◆ **EXERCISE DESCRIPTION**
Extract every line that contains the string "import".

++++++++++++++++++++

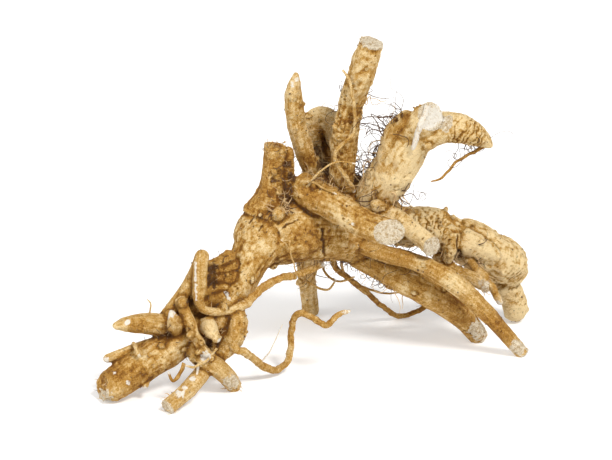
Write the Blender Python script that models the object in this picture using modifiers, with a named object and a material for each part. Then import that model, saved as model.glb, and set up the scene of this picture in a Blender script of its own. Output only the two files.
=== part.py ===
"""A horseradish root: one dug-up clump, grown as a single piece.

A stout stock lies on its left foot, rises, and arches over to the right into a crown.
Thick side roots, most of them cut with a knife, leave the stock and the crown in all
directions, and a few wiry ones loop between them.

The clump stands on the plane Z = 0. X runs to the right along its length, Y runs to the
back and Z is up. The origin is on that plane, under the middle of the clump.
"""

import bmesh
import bpy
from mathutils import Vector

MM = 0.001

# Driving dimensions, in millimetres unless a name says otherwise.
MIDDLE = (1.5, -0.5)  # X and Y, in the frame of ROOTS, of the point under the middle of the clump
SAMPLE_STEP = 3.0  # spacing of the points along a root's centreline
BARK_VOXEL = 1.5  # grid on which the roots are fused into one body
BARK_SMOOTHING_STEPS = 4
BARK_TRIANGLES = 9000
BLUNT_TIP_SHARE = 0.45  # how long a rounded tip is, as a share of the root's end radius
SLAB_SIZE = 500.0  # the slab that levels the feet
SLAB_THICKNESS = 40.0

BARK_COLOUR = (0.56, 0.36, 0.15, 1.0)
BARK_ROUGHNESS = 0.75

# How a root ends: rounded off, cut square to its own axis, or cut along a plane that faces
# the direction given.
ROUND = "round"
SQUARE = "square"

# Every root runs from where it leaves its parent to its end. Its points are
# (x, y, z, radius) in millimetres, and a smooth line is drawn through them.
# They are measured from a point on the table that MIDDLE brings back to the origin.
ROOTS = {
    "stock": ([
        (-90, -52, 42, 13), (-74, -43, 53, 14), (-60, -32, 68, 13.8), (-50, -20, 84, 14.5),
        (-43, -12, 95, 19), (-38, -3, 100, 24), (-22, 6, 103, 26.5), (-6, 14, 99, 24),
        (15, 22, 92, 21.5), (34, 28, 84, 18),
    ], ROUND),
    "crown": ([(-5, 22, 118, 18), (18, 26, 118, 20), (42, 28, 108, 20), (60, 32, 96, 15)], ROUND),
    "left_foot": ([
        (-75, -42, 53, 13.6), (-90, -52, 43.5, 13.4), (-124, -67, 26, 13.4),
        (-148, -79, 13.4, 12.6), (-156, -83, 11, 12.4),
    ], (-0.9, -0.4, 0.16)),
    "stub": ([
        (-34, 2, 116, 20), (-31, 5, 136, 10.5), (-30, 6, 154, 8.8), (-29, 7, 168, 8.6),
    ], (0.2, 0, 1)),
    "stub_side": ([
        (-23, 4, 118, 10), (-21, 7, 140, 6.8), (-20, 8, 156, 5.4), (-19.5, 8, 164, 3.8),
    ], ROUND),
    "left_finger": ([
        (1, 30, 134, 8.6), (-7, 28, 155, 7.8), (-13, 26, 176, 7.2), (-15.5, 24, 197, 7),
        (-15, 22, 211, 5.4), (-14, 22, 219, 2.6),
    ], ROUND),
    "tall_finger": ([
        (20, 23, 118, 10), (21, 20, 154, 10), (26, 18, 191, 9.6), (34.5, 16, 223, 9.8),
        (42, 14, 248, 9.6),
    ], SQUARE),
    "hook": ([
        (4, 40, 124, 10), (-3, 46, 150, 9), (-3, 48, 166, 9), (4, 48, 175, 9.3),
        (13, 46, 170, 8.8), (16, 44, 156, 7),
    ], ROUND),
    "hook_wall": ([(6, 46, 128, 10), (7, 55, 146, 8.5), (8, 55, 163, 7)], ROUND),
    "beak": ([
        (38, 20, 119, 13), (52, 14, 136, 16.5), (64, 11, 156, 15.8), (73, 9, 172, 15),
        (86, 8, 180, 13.6), (98, 9, 182, 12), (108, 10, 180.5, 11), (118, 11, 176, 9.4),
        (126, 12, 170.5, 6.4), (130, 12, 167, 3.4),
    ], ROUND),
    "shoulder": ([(57, 12, 164, 10), (61, 12, 176, 11), (71, 8, 186, 11)], ROUND),
    "sliced_shoulder": ([
        (71, 8, 177, 12), (79, 2, 188, 11.5), (86, -3, 196, 10.5),
    ], (0.5, -0.7, 0.5)),
    "front_arm": ([
        (-12, 10, 135, 11.5), (-2, 0, 132, 12.5), (14, -10, 127, 11.5), (33, -22, 119.5, 10.8),
        (48, -32, 117, 10), (56, -38, 117, 9.5),
    ], (0.3, -0.93, 0.1)),
    "second_arm": ([
        (46, 8, 117, 8), (61, 3, 112, 7.4), (76, -5, 103, 7.2), (88, -12, 94.5, 7.2),
    ], (0.6, -0.75, -0.15)),
    "long_arm": ([
        (34, 14, 86, 6.5), (53, 2, 83.4, 6.5), (71, -4, 81, 6.6), (89, -7, 74, 7.2),
        (106, -6, 62, 7.9), (124, -2, 42.5, 7), (140, 1, 23, 6), (157.5, 4.8, 0.8, 5.2),
    ], SQUARE),
    "low_arm": ([
        (30, 24, 74, 8.5), (58, 16, 62, 10.5), (79, 14, 51.5, 11.2), (98, 18, 37.5, 10.8),
        (112, 25, 23, 9.4), (121, 31, 9, 7.8), (125, 34, 2, 7.2),
    ], SQUARE),
    "big_right": ([
        (52, 32, 97, 13), (72, 35, 93, 14.5), (88, 38, 90, 16.8), (98, 41, 84.5, 16),
        (106, 44, 79.5, 14.6), (114, 47, 75, 17.2), (128, 52, 66.5, 18.8), (145, 59, 53, 17.6),
        (151, 63, 44, 12),
    ], ROUND),
    "right_curl": ([(111, 43, 86, 5), (115, 43, 92, 4), (119, 43, 92.5, 3)], ROUND),
    "right_heel": ([(144, 65, 36, 10.5), (150, 69, 22, 10), (154, 70.5, 7.5, 9.6)], ROUND),
    "split_end": ([
        (92, 36, 70, 6), (104, 25, 61, 5.3), (118, 20, 56.8, 5.3), (131, 14, 51, 4.6),
    ], (0.7, -0.6, -0.1)),
    "thin_split": ([
        (114, 38, 68, 4), (120, 27, 63, 3.6), (128, 20, 57, 3.4), (134, 14, 50, 3.2),
        (139.5, 12, 40, 2.8),
    ], ROUND),
    "upper_toe": ([
        (-108, -56, 50, 9), (-125, -64, 55, 8.2), (-139, -70, 57, 5.8), (-147, -74, 57.5, 2.8),
    ], ROUND),
    "lower_toe": ([(-118, -58, 36, 6), (-139, -67, 33, 4.6), (-154, -73, 30.5, 3.2)], ROUND),
    "front_leg": ([
        (-78, -54, 36, 6.5), (-82, -70, 21, 6.5), (-92, -86, 13.3, 6.3), (-101, -96, 8, 6.3),
        (-109, -103, 4, 5.8),
    ], SQUARE),
    "side_leg": ([
        (-90, -62, 36, 8), (-84, -70, 30, 7.6), (-73, -70, 23, 7.4), (-64, -64, 11, 6.8),
        (-59, -59, 1.5, 5.6),
    ], SQUARE),
    "knee": ([
        (-68, -40, 62, 6), (-57, -49, 54, 7.2), (-58, -54, 43.5, 7.2), (-64.5, -58, 33.7, 6.8),
        (-72, -60, 27, 6),
    ], ROUND),
    "loop": ([
        (-110, -55, 53, 7.6), (-98, -50, 69, 7), (-89.5, -48, 83, 6.4), (-84.5, -48, 97, 5.8),
        (-83, -52, 104, 5.4), (-84.5, -56, 95, 5.6), (-85, -58, 82, 5.4), (-86, -60, 73, 4.6),
        (-83, -61, 66, 3.5), (-75, -58, 62, 3.2), (-63, -52, 60.5, 3.2), (-51, -47, 63.5, 3.6),
        (-44, -42, 69.5, 3.3), (-36, -34, 73, 3.2), (-26, -24, 74.5, 3), (-9, -7, 72, 3),
        (6, 6, 71, 3),
    ], ROUND),
    "web_top": ([(-85, -45, 95, 3.6), (-75, -40, 93.5, 3.4), (-63, -33, 97, 5)], ROUND),
    "web_upper": ([(-85, -45, 88, 3.8), (-75, -39, 88, 3.8), (-62, -32, 89, 6)], ROUND),
    "web_middle": ([(-86, -47, 80, 4), (-76, -41, 81, 4.4), (-63, -33, 80, 8)], ROUND),
    "web_low": ([(-87, -50, 72, 4.6), (-77, -43, 73, 5.5), (-64, -35, 71, 9)], ROUND),
    "backing": ([(-100, -50, 55, 8), (-84, -46, 62, 8.5), (-70, -41, 66, 9)], ROUND),
    "backing_low": ([(-86, -58, 40, 7), (-72, -52, 39.5, 6.8), (-62, -52, 43, 6)], ROUND),
    "crossing": ([
        (-99, -57, 71, 5), (-96, -67, 67, 4.6), (-92, -70, 59, 4.5), (-89.5, -72, 51, 4.3),
        (-85, -74, 43.5, 4.3), (-80.5, -75, 37, 4), (-77.5, -76, 34, 3.2),
    ], ROUND),
    "button": ([
        (-103, -60, 47, 5.4), (-103, -71, 57, 6), (-104, -75, 63.5, 4.6), (-105.5, -75, 69, 2.2),
    ], ROUND),
    "spur": ([(-80, -57, 52, 7), (-77, -66, 50, 6), (-72, -72, 46, 3.6)], ROUND),
    "wiggle": ([
        (-66, -56, 40, 4), (-58, -64, 35, 3.2), (-49, -58, 27.2, 3), (-38, -46, 12.7, 2.9),
        (-29, -36, 5, 2.7), (-21, -30, 9.6, 2.6), (-18, -26, 19, 2.6), (-17.5, -24, 30, 2.6),
        (-16, -24, 41, 2.5), (-9, -26, 47, 2.5), (-1, -30, 44.4, 2.5), (7.5, -34, 41, 2.5),
        (14, -36, 46.8, 2.4), (20, -36, 51.7, 2.2), (26, -36, 53, 1.8),
    ], ROUND),
    "sling": ([
        (12, 24, 78, 3), (16, 30, 61, 2.6), (26, 36, 50, 2.5), (43, 52, 28, 2.3), (60, 70, 6, 2.2),
        (68, 76, 2.2, 2.2), (77, 76, 5, 2.2), (87, 74, 12.5, 2.2), (98, 66, 27, 2.4),
        (110, 56, 50, 2.8),
    ], ROUND),
    "low_wire": ([
        (42, 26, 64, 3), (52, 30, 49.6, 2.7), (79, 40, 30, 2.6), (94, 50, 15.6, 2.4),
    ], ROUND),
    "flap": ([
        (83, -3, 203, 2.4), (80, -9, 196, 2.3), (75.5, -9.5, 184, 2.1), (72.5, -8.5, 172, 1.9),
    ], ROUND),
    "back_leg": ([(-4, 28, 84, 10), (-6, 48, 56, 7.4), (-5, 68, 29, 7), (-3, 87, 1, 6.6)], SQUARE),
    "back_left": ([
        (-18, 20, 96, 12), (-30, 52, 80, 9), (-42, 82, 62, 8), (-48, 100, 52, 7),
    ], SQUARE),
    "back_right": ([
        (48, 36, 92, 12), (60, 66, 76, 10), (70, 92, 62, 9), (74, 101, 57, 8.5),
    ], SQUARE),
}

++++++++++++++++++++

◆ **RESULT FOR THIS EXERCISE**
Write the Blender Python script that models the object in this picture using modifiers, with a named object and a material for each part. Then import that model, saved as model.glb, and set up the scene of this picture in a Blender script of its own. Output only the two files.
import bmesh
import bpy
from mathutils import Vector